**WHAT NEEDS TO BE DONE**:
How does the data below read from its first line through the line containing "MIX_SHARE, MIX_FROM, MIX_TO, MIX_OUT"? Print those lines exactly.

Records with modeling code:

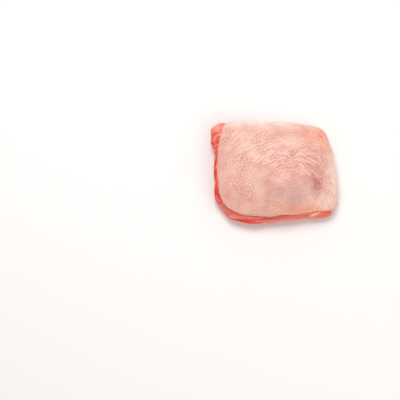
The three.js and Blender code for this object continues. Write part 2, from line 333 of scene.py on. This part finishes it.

# Soft patches of colour in the skin, some its own stains and some painted light, shade and
# reflection: middle, reach, colour, strength
STAINS = [
    # painted shade: a broad darker patch over the middle of the top
    ("painted_shade_middle", (13.1, 5), (30, 17), "CF8A7F", 0.3),
    # painted light: a paler patch on the top towards the back
    ("painted_light_top", (13.1, 22), (11, 6), "FBD0C2", 0.45),
    ("bruise", (37.5, -14), (5.2, 9.5), "A82F22", 0.7),
    ("peach", (39, 32), (18, 14), "F39D7C", 0.5),
    ("ember", (41.8, 32.5), (3.2, 7), "F4714E", 0.45),
    # painted shade: a darker band where the skin curves down on the right
    ("painted_shade_right", (42, 4), (6, 12), "C98470", 0.45),
    # painted highlight: a pale band down the right edge
    ("painted_highlight_right", (55.5, -3), (6.5, 22), "FFDBC6", 0.85),
    ("lilac", (14.1, -20), (21, 13), "C99C97", 0.52),
    ("violet", (18.6, -29), (6, 5), "B98A96", 0.25),
    ("amber", (25.1, -37), (30, 5), "FFA27E", 0.6),
    # painted light: a paler patch where the top turns down to the cut edge
    ("painted_light_front", (43, -36), (13, 5), "FFC0A2", 0.6),
    # painted reflection: a whitish haze along the back edge
    ("painted_reflection_back", (-8.9, 46), (46, 7), "FFECE8", 0.85),
    ("pleats", (49, -29), (8, 5.5), "FFDDCB", 0.7),
]
STAIN_LUMP, STAIN_SHIFT = 5, 2.5   # size of the lumps in a stain's edge, and how far they go
edge = np.stack([noise(points, STAIN_LUMP, seed) for seed in (21, 22)], axis=1)
shifted = points[:, :2] + STAIN_SHIFT * edge
for name, middle, reach, _, _ in STAINS:
    store(skin.data, name, bell(shifted, middle, reach))


def linear(code):
    """A colour from its sRGB hex code, for a shader."""
    parts = [int(code[i : i + 2], 16) / 255 for i in (0, 2, 4)]
    return (*(c / 12.92 if c <= 0.04045 else ((c + 0.055) / 1.055) ** 2.4 for c in parts), 1)


MIX_SHARE, MIX_FROM, MIX_TO, MIX_OUT = 0, 6, 7, 2   # sockets of a colour Mix node


def add(tree, kind, inputs, **settings):
    """One node with its settings, and its inputs as numbers, colours or links."""
    node = tree.nodes.new(kind)
    for name, value in settings.items():
        setattr(node, name, value)
    for name, value in inputs.items():
        if isinstance(value, bpy.types.NodeSocket):
            tree.links.new(value, node.inputs[name])
        else:
            node.inputs[name].default_value = value
    return node


def new_material(name):
    made = bpy.data.materials.new(name)
    made.use_nodes = True
    made.node_tree.nodes.clear()
    return made, made.node_tree


# Raw poultry skin: translucent and moist, pale pink from the meat beneath. The eye gets soft
# broad highlights, paler bumps at the follicles, partly a painted highlight, and light that
# glows a little through it.
THIN_SKIN, THICK_SKIN = "E3A195", "F4C2AE"
BLOOD = "CE8580"
UNDER_SKIN = "F9C9A4"
CLOUD_SIZE = 11      # patches where the fat under the skin is thicker or thinner
FLECK_SIZE = 2.4     # spots where blood shows through
PORE_GAP = 0.9       # cells of the skin's surface, drawn three times as coarse as real ones
SKIN_GRAIN = 0.5     # its roughest unevenness, drawn as coarse as it needs to show
SKIN_RELIEF = 0.12   # depth of both
skin_material, tree = new_material("raw_chicken_skin")
place = add(tree, "ShaderNodeTexCoord", {}).outputs["Object"]
cloud = add(
    tree, "ShaderNodeTexNoise", {"Vector": place, "Scale": 1 / (CLOUD_SIZE * MM), "Detail": 4}
)
fleck = add(
    tree, "ShaderNodeTexNoise", {"Vector": place, "Scale": 1 / (FLECK_SIZE * MM), "Detail": 3}
)
cloud_share = add(
    tree, "ShaderNodeMapRange",
    {"Value": cloud.outputs["Fac"], "From Min": 0.35, "From Max": 0.65},
)
colour = add(
    tree, "ShaderNodeMix",
    {
        MIX_SHARE: cloud_share.outputs["Result"],
        MIX_FROM: linear(THIN_SKIN),
        MIX_TO: linear(THICK_SKIN),
    },
    data_type="RGBA",
).outputs[MIX_OUT]
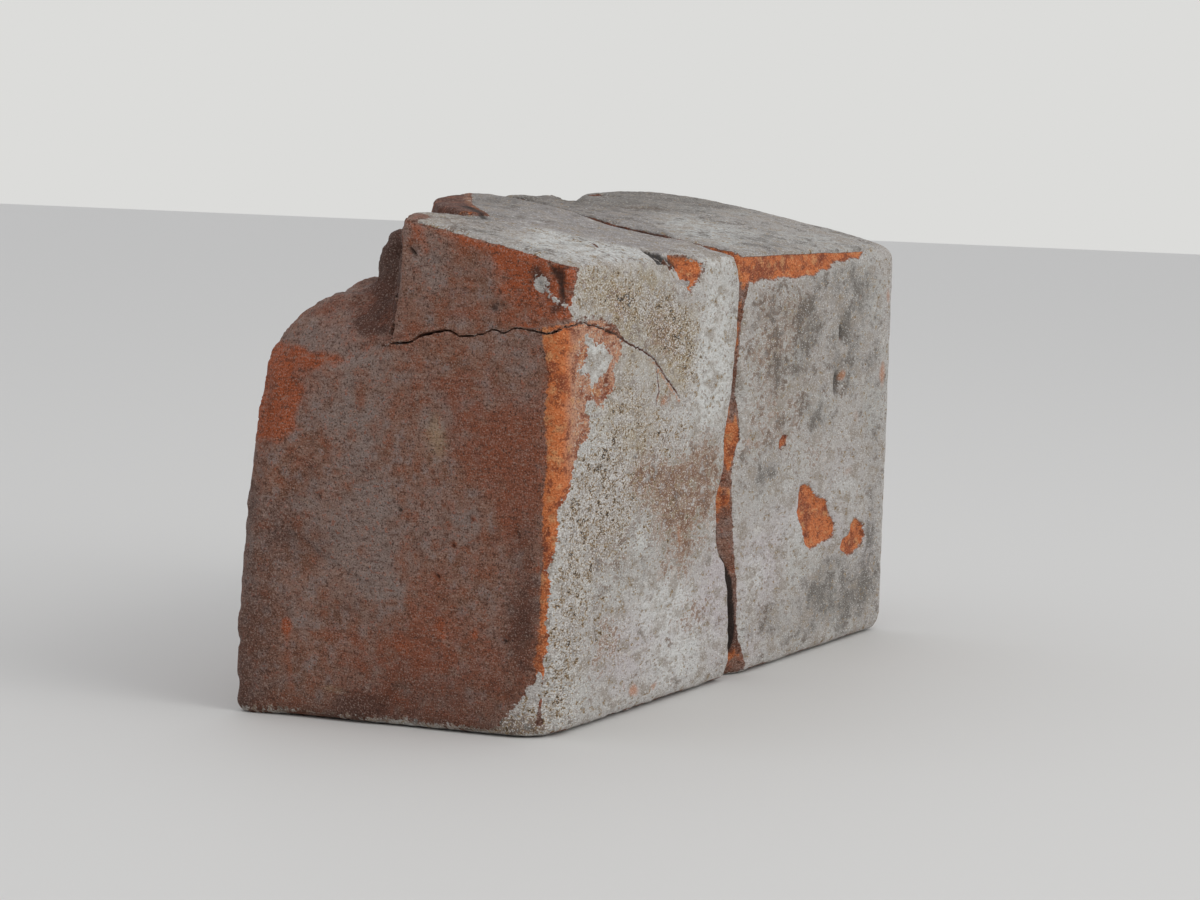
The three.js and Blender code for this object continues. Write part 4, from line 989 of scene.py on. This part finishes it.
def half(node_name, cracks):
    """One half of the brick, from its solid to its weathered skin."""
    points, quads = sound_shape(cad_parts[node_name])
    if volume(points, quads) < 0:
        quads = quads[:, ::-1]
    points = relaxed(points, quads, 3)
    normals = outward(points, quads)
    rear = node_name == "rear_half"
    face = faces_of(points, normals, rear)
    paint = painted(points, face, rear)
    points = carved(points, normals, face, paint)
    if not rear:
        points = rim_pulled(points, face)
    piece = mesh_object(f"{node_name}_clay", points, quads.tolist(), paint)
    if cracks:
        skin = BVHTree.FromPolygons(points.tolist(), quads.tolist())
        for k, (path, widths, deep) in enumerate(cracks):
            wedge = crack(f"wedge_{k}", skin, path, widths, deep, 101 + 11 * k)
            cut(piece, wedge)
    return piece


def cut(piece, wedge):
    """The wedge taken out of the piece."""
    tool = piece.modifiers.new("crack", "BOOLEAN")
    tool.operation = "DIFFERENCE"
    tool.solver = "MANIFOLD"
    tool.object = wedge
    bpy.context.view_layer.update()
    graph = bpy.context.evaluated_depsgraph_get()
    shaped = bpy.data.meshes.new_from_object(
        piece.evaluated_get(graph), preserve_all_data_layers=True, depsgraph=graph
    )
    piece.modifiers.remove(tool)
    piece.data = shaped
    bpy.data.objects.remove(wedge)


FIELDS = (
    "rust", "ember", "ash", "umber", "beige", "soot", "stain", "spots", "grit", "moss", "wash", "white",
    "lilac", "hollow", "dust", "lime", "fresh",
)


# ---- fired clay and lime ---------------------------------------------------------------------


def linear(code):
    """An sRGB hex colour as linear RGBA."""
    parts = [int(code[k : k + 2], 16) / 255 for k in (1, 3, 5)]
    return [part / 12.92 if part <= 0.04045 else ((part + 0.055) / 1.055) ** 2.4 for part in parts] + [1]


def add(tree, kind, links=None, **settings):
    """One node, with its settings, and its inputs set to values or linked to sockets."""
    made = tree.nodes.new(kind)
    for key, value in settings.items():
        setattr(made, key, value)
    for key, value in (links or {}).items():
        if isinstance(value, bpy.types.NodeSocket):
            tree.links.new(value, made.inputs[key])
        else:
            made.inputs[key].default_value = value
    return made


def coats(tree, base, layers):
    """The layers laid over the base in turn: colour or socket, pattern, from, to, share."""
    surface = linear(base) if isinstance(base, str) else base
    for colour, pattern, start, end, share in layers:
        weight = add(tree, "ShaderNodeMapRange", {
            "Value": pattern, "From Min": start, "From Max": end, "To Max": share,
        }, interpolation_type="SMOOTHSTEP").outputs[0]
        colour = linear(colour) if isinstance(colour, str) else colour
        surface = add(tree, "ShaderNodeMix", {
            0: weight, 6: surface, 7: colour,
        }, data_type="RGBA").outputs[2]
    return surface


def patterns(tree, seed):
    """What is worn into the mesh, and noise, drag marks and grains in millimetres to break it up."""
    # everything is drawn out along the brick's length, the way it was pressed and struck off
    place = add(tree, "ShaderNodeTexCoord").outputs["Object"]
    place = add(tree, "ShaderNodeVectorMath", {
        0: place, 1: (1 / MM, 0.5 / MM, 1 / MM), 2: (seed,) * 3,
    }, operation="MULTIPLY_ADD").outputs[0]
    field = {key: add(tree, "ShaderNodeAttribute", attribute_name=key).outputs["Fac"] for key in FIELDS}

    # noise by the size of its lumps: clouds of firing, blotches, crumbs, grit and the finest sand,
    # which is about 0.2 mm in the clay and is drawn at 0.35 mm so that it shows
    noise = {}
    for size, detail, harsh in (
        (15, 4, 0.6), (5, 3, 0.6), (2.4, 3, 0.65), (1.2, 2, 0.65), (0.6, 2, 0.75), (0.35, 1, 0.6),
    ):
        noise[size] = add(tree, "ShaderNodeTexNoise", {
            "Vector": place, "Scale": 1 / size, "Detail": detail, "Roughness": harsh,
        }).outputs["Fac"]

    # drag marks of the mould, about 1 mm high, short and nearly level
    dragged = add(tree, "ShaderNodeVectorMath", {
        0: place, 1: (0.28, 0.4, 1.0),
    }, operation="MULTIPLY").outputs[0]
    drag = add(tree, "ShaderNodeTexNoise", {
        "Vector": dragged, "Scale": 1 / 0.9, "Detail": 3, "Roughness": 0.6,
    }).outputs["Fac"]

    # grains by their spacing: round, and larger where their chance is higher
    grains = {}
    for spacing in (0.7, 1.0, 2.4):
        cells = add(tree, "ShaderNodeTexVoronoi", {"Vector": place, "Scale": 1 / spacing})
        chance = add(tree, "ShaderNodeSeparateColor", {"Color": cells.outputs["Color"]})
        grains[spacing] = add(tree, "ShaderNodeMath", {
            0: cells.outputs["Distance"], 1: -0.5, 2: chance.outputs["Green"],
        }, operation="MULTIPLY_ADD").outputs[0]
    return field, noise, drag, grains


def fired_clay(name, seed, ragged):
    """Soft-fired hand-moulded clay, sanded in the mould: matt, red-brown under a mauve bloom,
    gritty with pale and dark sand, bright orange where it is broken afresh, and under lime that
    has dried in a crust, gone granular and taken up soot."""
    material = bpy.data.materials.new(name)
    material.use_nodes = True
    tree = material.node_tree
    tree.nodes.clear()
    field, noise, drag, grains = patterns(tree, seed)

    # patterns added up by weight: dust and sand break up into specks, stains and soot into
    # blotches, soot-filled pits gather where the lime is granular, and the coats' edges wander
    mixed = {}
    for key, total, parts in (
        ("dusted", noise[0.6], [(field["dust"], 0.4)]),
        ("sandy", noise[0.35], [(field["grit"], 0.1)]),
        ("pocked", noise[0.35], [(field["grit"], -0.1)]),
        ("stained", field["stain"], [(noise[2.4], 2.4), (noise[1.2], 1.6), (noise[5], 1.6)]),
        ("sooted", field["soot"], [(noise[5], 2.6), (noise[2.4], 1.8), (noise[1.2], 0.8)]),
        ("pits", noise[0.6], [(noise[1.2], 0.55), (noise[2.4], 0.8), (field["grit"], -0.34)]),
        ("fresh_edge", field["fresh"], [(noise[1.2], ragged / 2)]),
        ("lime_edge", field["lime"], [(noise[1.2], ragged)]),
        ("gritty", noise[1.2], [(noise[0.6], 0.6)]),
    ):
        for pattern, weight in parts:
            total = add(tree, "ShaderNodeMath", {
                0: pattern, 1: weight, 2: total,
            }, operation="MULTIPLY_ADD").outputs[0]
        mixed[key] = total

    clay = coats(tree, "#7e5b4b", [
        ("#7f6a61", noise[15], 0.44, 0.6, 0.7),
        ("#65422f", noise[5], 0.5, 0.36, 0.6),
        ("#7f4a33", noise[2.4], 0.47, 0.35, 0.8),
        ("#80706a", noise[2.4], 0.51, 0.64, 0.8),
        ("#7c452f", field["rust"], 0.1, 0.9, 0.85),
        ("#80726b", field["ash"], 0.12, 0.9, 0.75),
        ("#9c8468", field["beige"], 0.1, 1.0, 0.75),
        ("#964a27", field["ember"], 0.15, 0.9, 0.94),
        ("#91786a", drag, 0.54, 0.68, 0.5),
        ("#4f3126", drag, 0.46, 0.32, 0.55),
        ("#8f4c31", noise[1.2], 0.55, 0.67, 0.55),
        ("#4a3128", field["umber"], 0.1, 1.0, 0.85),
        ("#4e362c", noise[1.2], 0.45, 0.32, 0.65),
        ("#38251e", noise[0.35], 0.44, 0.32, 0.75),
        ("#a08b80", noise[0.35], 0.56, 0.7, 0.5),
        ("#2f201b", grains[1.0], 0.86, 0.92, 0.7),
        ("#a08f84", grains[0.7], 0.92, 0.98, 0.2),
        ("#a5593a", grains[2.4], 0.9, 0.94, 0.5),
    ])
    fresh = coats(tree, "#b56538", [
        ("#a3806b", field["dust"], 0.1, 0.8, 0.8),
        ("#7e4029", noise[5], 0.52, 0.38, 0.85),
        ("#b88459", noise[2.4], 0.53, 0.66, 0.7),
        ("#6c3522", noise[2.4], 0.47, 0.35, 0.75),
        ("#743f2c", field["rust"], 0.3, 1.0, 0.35),
        ("#5d3b2b", field["umber"], 0.1, 1.0, 0.85),
        ("#4f2c20", noise[0.35], 0.44, 0.32, 0.65),
        ("#d39b70", noise[0.35], 0.56, 0.7, 0.5),
        ("#4a2f24", grains[1.0], 0.84, 0.92, 0.5),
        ("#b3a89b", mixed["dusted"], 0.93, 1.06, 0.8),
    ])

    lime = coats(tree, "#a8a39e", [
        ("#b0aea9", noise[15], 0.42, 0.6, 0.8),
        ("#968667", field["moss"], 0.15, 1.0, 0.7),
        ("#b1a8a9", field["lilac"], 0.1, 1.0, 0.8),
        ("#c5c5c1", field["white"], 0.1, 0.9, 0.85),
        ("#888280", field["wash"], 0.1, 1.0, 0.8),
        ("#8a8075", noise[5], 0.51, 0.38, 0.7),
        ("#8a6d57", mixed["stained"], 3.12, 3.48, 0.85),
        ("#704c36", mixed["stained"], 3.55, 3.9, 0.8),
        ("#c6c3be", noise[2.4], 0.54, 0.68, 0.65),
        ("#83796b", noise[2.4], 0.47, 0.33, 0.6),
        ("#5e5851", mixed["sooted"], 2.6, 3.9, 0.88),
        ("#a87250", field["spots"], 0.25, 0.8, 0.75),
        ("#776d5f", noise[1.2], 0.43, 0.32, 0.38),
        ("#927850", mixed["pits"], 0.91, 0.78, 0.85),
        ("#67503a", mixed["pits"], 0.79, 0.69, 0.85),
        ("#2b241e", mixed["pits"], 0.71, 0.62, 0.9),
        ("#574e44", mixed["pocked"], 0.39, 0.28, 0.5),
        ("#d8d6d2", mixed["sandy"], 0.6, 0.72, 0.6),
    ])

    # the noise is one half on average, so a coat's edge wanders about the place where it is worn off
    surface = coats(tree, clay, [
        (fresh, mixed["fresh_edge"], ragged / 4 - 0.3, ragged / 4 + 0.4, 1.0),
        (lime, mixed["lime_edge"], ragged / 2 - 0.12, ragged / 2 + 0.3, 1.0),
        # near black where shade is painted: in pinholes, slots, scores, cracks and gaps
        ("#1c1511", field["hollow"], 0.1, 1.0, 0.92),
    ])
    bump = add(tree, "ShaderNodeBump", {
        "Strength": 0.8, "Distance": 0.5 * MM, "Height": mixed["gritty"],
    }).outputs[0]
    shader = add(tree, "ShaderNodeBsdfPrincipled", {
        "Base Color": surface, "Roughness": 0.92, "IOR": 1.5, "Specular IOR Level": 0.3, "Normal": bump,
    })
    add(tree, "ShaderNodeOutputMaterial", {"Surface": shader.outputs[0]})
    return material


front = half("front_half", [
    (CORNER_CRACK, (0.3, 0.9, 0.5, 0.35, 0.45, 0.35, 0.45, 0.5, 0.45, 0.5, 0.5, 0.4), 7),
    (CORNER_NOTCH, (0.8, 2.0, 2.4, 1.6, 0.5), 7),
    (CRACK_FORK, (0.5, 0.5, 0.35), 3),
    (SLOT_CRACK, (1.0, 2.0, 1.8, 1.6, 0.6), 3),
    (TOP_CRACK, (0.3, 0.9, 0.2), 1.6),
])
rear = half("rear_half", [])

for piece, node_name, slot, seed, ragged in (
    (front, "front_half", "fired_clay_front", 3.1, 5.0),
    (rear, "rear_half", "fired_clay_rear", 47.7, 2.0),
):
    piece.data.materials.clear()
    piece.data.materials.append(fired_clay(f"sanded_{slot}", seed, ragged))
    for face in piece.data.polygons:
        face.use_smooth = True
        face.material_index = 0
    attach(piece, "root")
    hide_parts(node_name)


# ---- floor, light and camera -----------------------------------------------------------------

def plain(name, code, roughness):
    """A material of one colour all over."""
    material = bpy.data.materials.new(name)
    material.use_nodes = True
    shader = material.node_tree.nodes["Principled BSDF"]
    shader.inputs["Base Color"].default_value = linear(code)
    shader.inputs["Roughness"].default_value = roughness
    return material


FLOOR_REACH = 4000
corners = np.array([(-1, -1, 0), (1, -1, 0), (1, 1, 0), (-1, 1, 0)]) * FLOOR_REACH
floor = mesh_object("floor", corners, [(0, 1, 2, 3)], {})
floor.data.materials.append(plain("painted_board", "#cfcdc9", 0.7))

world = bpy.data.worlds.new("soft_room")
world.use_nodes = True
bpy.context.scene.world = world
room = world.node_tree
room.nodes.clear()
ray = add(room, "ShaderNodeLightPath").outputs["Is Camera Ray"]
fill = add(room, "ShaderNodeBackground", {"Color": linear("#f4f6fa"), "Strength": 0.86})
back = add(room, "ShaderNodeBackground", {"Color": linear("#dcdcda"), "Strength": 1.0})
both = add(room, "ShaderNodeMixShader", {0: ray, 1: fill.outputs[0], 2: back.outputs[0]})
add(room, "ShaderNodeOutputWorld", {"Surface": both.outputs[0]})


def lamp(name, place, aim, size, power):
    """A soft square lamp, aimed at a point. Places and size in metres."""
    light = bpy.data.lights.new(name, "AREA")
    light.size = size
    light.energy = power
    holder = bpy.data.objects.new(name, light)
    holder.location = place
    holder.rotation_euler = (Vector(aim) - Vector(place)).to_track_quat("-Z", "Y").to_euler()
    bpy.context.scene.collection.objects.link(holder)


lamp("window", (1.5, -0.35, 1.0), (0, 0, 0.05), 1.2, 12)

LENS = 112.62
CAMERA_PLACE = (0.35296, -0.84708, 0.13016)
AZIMUTH, PITCH, ROLL = np.radians((22.65, 4.785, 1.838))
ahead = Vector((-np.sin(AZIMUTH) * np.cos(PITCH), np.cos(AZIMUTH) * np.cos(PITCH), -np.sin(PITCH)))
right = Vector((np.cos(AZIMUTH), np.sin(AZIMUTH), 0))
up = right.cross(ahead)
camera = bpy.data.cameras.new("camera")
camera.sensor_width = 36
camera.lens = LENS
camera.clip_start = 0.05
camera.clip_end = 50
holder = bpy.data.objects.new("camera", camera)
bpy.context.scene.collection.objects.link(holder)
side_axis = right * np.cos(ROLL) + up * np.sin(ROLL)
up_axis = up * np.cos(ROLL) - right * np.sin(ROLL)
holder.matrix_world = Matrix.Translation(CAMERA_PLACE) @ Matrix(
    (side_axis, up_axis, -ahead)
).transposed().to_4x4()
bpy.context.scene.camera = holder
bpy.context.scene.view_settings.view_transform = "Standard"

**REPLY**:
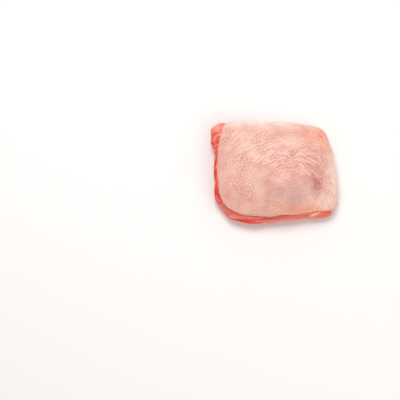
The three.js and Blender code for this object continues. Write part 2, from line 333 of scene.py on. This part finishes it.

# Soft patches of colour in the skin, some its own stains and some painted light, shade and
# reflection: middle, reach, colour, strength
STAINS = [
    # painted shade: a broad darker patch over the middle of the top
    ("painted_shade_middle", (13.1, 5), (30, 17), "CF8A7F", 0.3),
    # painted light: a paler patch on the top towards the back
    ("painted_light_top", (13.1, 22), (11, 6), "FBD0C2", 0.45),
    ("bruise", (37.5, -14), (5.2, 9.5), "A82F22", 0.7),
    ("peach", (39, 32), (18, 14), "F39D7C", 0.5),
    ("ember", (41.8, 32.5), (3.2, 7), "F4714E", 0.45),
    # painted shade: a darker band where the skin curves down on the right
    ("painted_shade_right", (42, 4), (6, 12), "C98470", 0.45),
    # painted highlight: a pale band down the right edge
    ("painted_highlight_right", (55.5, -3), (6.5, 22), "FFDBC6", 0.85),
    ("lilac", (14.1, -20), (21, 13), "C99C97", 0.52),
    ("violet", (18.6, -29), (6, 5), "B98A96", 0.25),
    ("amber", (25.1, -37), (30, 5), "FFA27E", 0.6),
    # painted light: a paler patch where the top turns down to the cut edge
    ("painted_light_front", (43, -36), (13, 5), "FFC0A2", 0.6),
    # painted reflection: a whitish haze along the back edge
    ("painted_reflection_back", (-8.9, 46), (46, 7), "FFECE8", 0.85),
    ("pleats", (49, -29), (8, 5.5), "FFDDCB", 0.7),
]
STAIN_LUMP, STAIN_SHIFT = 5, 2.5   # size of the lumps in a stain's edge, and how far they go
edge = np.stack([noise(points, STAIN_LUMP, seed) for seed in (21, 22)], axis=1)
shifted = points[:, :2] + STAIN_SHIFT * edge
for name, middle, reach, _, _ in STAINS:
    store(skin.data, name, bell(shifted, middle, reach))


def linear(code):
    """A colour from its sRGB hex code, for a shader."""
    parts = [int(code[i : i + 2], 16) / 255 for i in (0, 2, 4)]
    return (*(c / 12.92 if c <= 0.04045 else ((c + 0.055) / 1.055) ** 2.4 for c in parts), 1)


MIX_SHARE, MIX_FROM, MIX_TO, MIX_OUT = 0, 6, 7, 2   # sockets of a colour Mix node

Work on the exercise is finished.